To make your environments match, I suggest creating a Docker image that you can use both on your development machine and in the cloud. Alternatively, you can develop on a dedicated compute instance in the cloud and launch clones of that instance as production machines. You can make this work in GCP and AWS using disk snapshots.

Use a general-purpose deploy script

One of the more unorthodox things that I do in my own setup is that I have a general-purpose deploy script. The goal of the script is to be able to take any shell command you run on your development machine and run it on a production machine.

The script takes two arguments: an identifier job-name and a shell command cmd. It then does the following:

  1. Writes <cmd>, plus some other setup commands, to a file in my working directory called run.sh.
  2. Bundles up my current working directory (which contains all of my scripts and code) into a file called <job-name>.zip.
  3. Uploads <job-name>.zip to the cloud.
  4. Spins up an instance which a) downloads and unzips <job-name>.zip, b) executes run.sh, and c) shuts itself down.
The deploy script in action. (Please ignore the fact that I’m trying to use Python to run a shell script here.)

This has two main benefits:

  • I can be certain that the exact code that was running on my development machine is now running in production. This reduces the occurrence of bugs and lets me iterate faster.
  • For greater reproducibility, I can now audit and re-run any code that has ever run on a production machine. This increases confidence in my results.

Dealing with data

Many machine learning workflows (e.g. anything involving supervised learning) also involve reading from large datasets. To keep your datasets in sync between your development and production environment, there are a few things you can do:

  • Include data in your working directory. This doesn’t work well if you have a lot of data, because you will have to upload the data as part of your job for each deploy.
  • Maintain separate separate copies of the data on every machine. This works okay if your data doesn’t change often, but is painful if your data does change often. Every time your data changes, you will need to update your Docker image or your disk snapshot.
  • Store data in an object store (e.g. S3) and download it at the beginning of every job. This works pretty well if the execution time of your job is not dominated by the initial data transfer.
  • Synchronize data between dev and prod machines using NFS. This is an excellent alternative if you do not want to write S3 client code for accessing files.

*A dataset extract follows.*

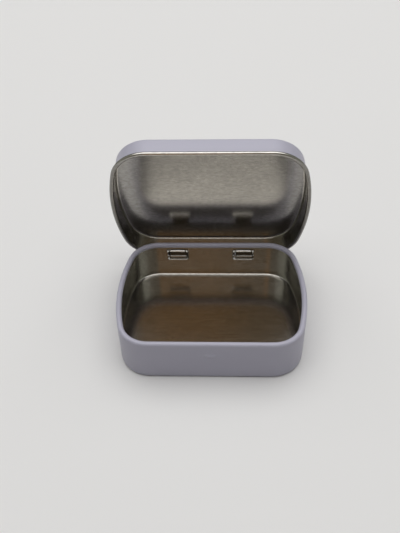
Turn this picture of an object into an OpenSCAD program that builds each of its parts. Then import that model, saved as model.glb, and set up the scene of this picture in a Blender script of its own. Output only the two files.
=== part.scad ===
// Mini hinged tin: a pressed tray and a shallow lid that swings on two tabs
// curled round bars in the tray's back wall. Millimetres. The origin is the
// centre of the tray's underside, +X to the right, +Y to the hinge, +Z up.

/* [Sheet] */
// Thickness of the tinplate
sheet = 0.25; // [0.2:0.01:0.3]

/* [Tray] */
// Width of the tray over its bowed short sides
tray_w = 56.4; // [50:0.1:75]
// Depth of the tray, front to back
tray_d = 44.0; // [40:0.1:60]
// Height of the tray to the top of its rim
tray_h = 14.0; // [13:0.1:20]
// Radius of the tray's corners in plan
corner_r = 9.4; // [7:0.1:10]
// Half the angle that the bow of a short side spans in plan
bow_angle = 13.9; // [12:0.1:18]
// Outer radius of the edge between wall and floor
foot_r = 1.1; // [0.7:0.05:1.5]
// Width of the rim, which is rolled inwards
rim_w = 1.65; // [1.3:0.05:1.9]
// Length of the closing pip pressed into the front wall
pip_len = 3.0; // [2:0.1:5]
// Radius of the pip's rounded back
pip_r = 0.55; // [0.45:0.01:0.6]
// How far the pip stands proud of the wall
pip_proud = 0.25; // [0.15:0.01:0.4]
// Height of the pip's middle
pip_z = 9.3; // [9:0.05:9.6]

/* [Lid] */
// How far the lid's hem stands outside the tray on every side
overhang = 1.9; // [1.8:0.05:2.2]
// Outer width of the rolled hem
hem_w = 1.25; // [1.1:0.01:1.3]
// Height from the hem's lower edge to the top of the panel
lid_h = 7.1; // [6.8:0.05:8]
// Outer radius of the edge between skirt and panel
edge_r = 0.9; // [0.6:0.05:1.5]

/* [Hinge] */
// Distance between the middles of the two hinges
hinge_span = 21.6; // [18:0.1:25]
// Offset of the windows and bars from the tray's middle
hinge_offset = -0.8; // [-0.8:0.05:0]
// How far the lid has slid along the bars, within the play of its tabs
lid_slide = 0.3; // [0.3:0.01:0.35]
// Height of the hinge axis above the table
axis_h = 7.6; // [7:0.1:8]
// Radius of the bar that each tab curls round
bar_r = 0.5; // [0.4:0.01:0.55]
// Radial clearance between bar and curl
bar_fit = 0.05; // [0.02:0.01:0.1]
// Angle of the bar that the curl wraps
curl_wrap = 280; // [240:1:300]
// Width of a lid tab
tab_w = 5.8; // [5:0.1:6]
// Play of a tab in its window, on each side
tab_play = 0.4; // [0.35:0.05:0.6]
// Height of the window above the bar's axis
window_above = 2.8; // [2.4:0.1:3.2]
// Clearance of the curl above the window's lower edge
curl_gap = 0.05; // [0.03:0.01:0.1]
// Height of the hem's lower edge when the lid is closed
hem_z = 9.1; // [9:0.05:9.4]
// Angle at which the lid stands open at rest
open_angle = 76.5; // [0:0.5:106.5]

/* [Hidden] */
$fn = 180;
slop = 0.5;                                   // over-run of a cut beyond its wall
skim = 0.1;                                   // over-run where a face lies close behind
thousandth = 0.001;
hundredth = 0.01;
lap_start = 0.1;                              // strips end this far from a corner's centre
lap = 0.1;                                    // and the middle laps over them by this
corner_y = tray_d / 2 - corner_r;             // centre of a corner arc
arc_gap = corner_y / sin(bow_angle);          // from a side arc's centre to a corner's
side_r = corner_r + arc_gap;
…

The next section discusses the last two choices and explains why I prefer the latter.

Use NFS for storing data

For a personal project, I was using GCS (GCP’s S3 equivalent) to store my data for a while. There are a lot of benefits to using GCS:

  • Storage is cheap
  • You can store petabytes of data with no increase in latency
  • You can easily share data with others by sending them a URL
  • You can access GCS from anywhere

Unfortunately, GCS lacks the ease of use of a filesystem. This manifests in a few ways [2]:

  • Navigating files and directories is a pain. Operations like “counting the number of files in a directory” are extremely easy with a filesystem but frustratingly hard in GCS. (This is because GCS has no native notion of directory structures.)
  • It’s clunky to write code for. Any operation involving data requires interfacing with the GCS client library or the gsutil command line tool.
  • Large files might present a problem. GCS supports streaming files piece by piece, but if your research code does not, you will need to first download the whole file to your local system.

My research workflow is very well suited to using a filesystem as opposed to an object store like GCS, so I bit the bullet and set up an NFS server on GCP. After that, I configured my Docker instances and Kubernetes cluster to mount the NFS server on startup.

After switching to NFS, operations that used to look like this:

def load_model_state_from_path(path):
fd, name = get_tmp_filename()
logger.info('Downloading %s -> %s', path, name)
blob = get_blob(path)
with os.fdopen(fd, 'w') as ofd:
blob.download_to_file(ofd)
rv = torch.load(name)
os.unlink(name)
return rv

now look like this:

def load_model_state_from_path(path):
return torch.load(path)

The ease I’ve gained in writing new code makes it easier to iterate quickly. With a little bit of discipline about how you handle data files (e.g. use a versioning scheme, avoid overwriting data) you can also develop confidence in your results.

Setting up NFS

So… how do I set up NFS in my workflow? You have two main options:

Use a turnkey solution. This would be EFS on AWS or Cloud Filestore on GCP. This solution is easy to set up but costs a lot to maintain (storage will cost around $0.20 — $0.30 / GB / month).

Roll your own NFS server. This solution is best if you are cost conscious. The cost of setting up your own NFS server is:

  • $0.04 / GB / month (an 80% savings over Cloud Filestore), plus
  • about $50 / month in overhead (to run the compute instance that powers the NFS server)

On GCP, at least, it’s pretty easy to set up a single node file server.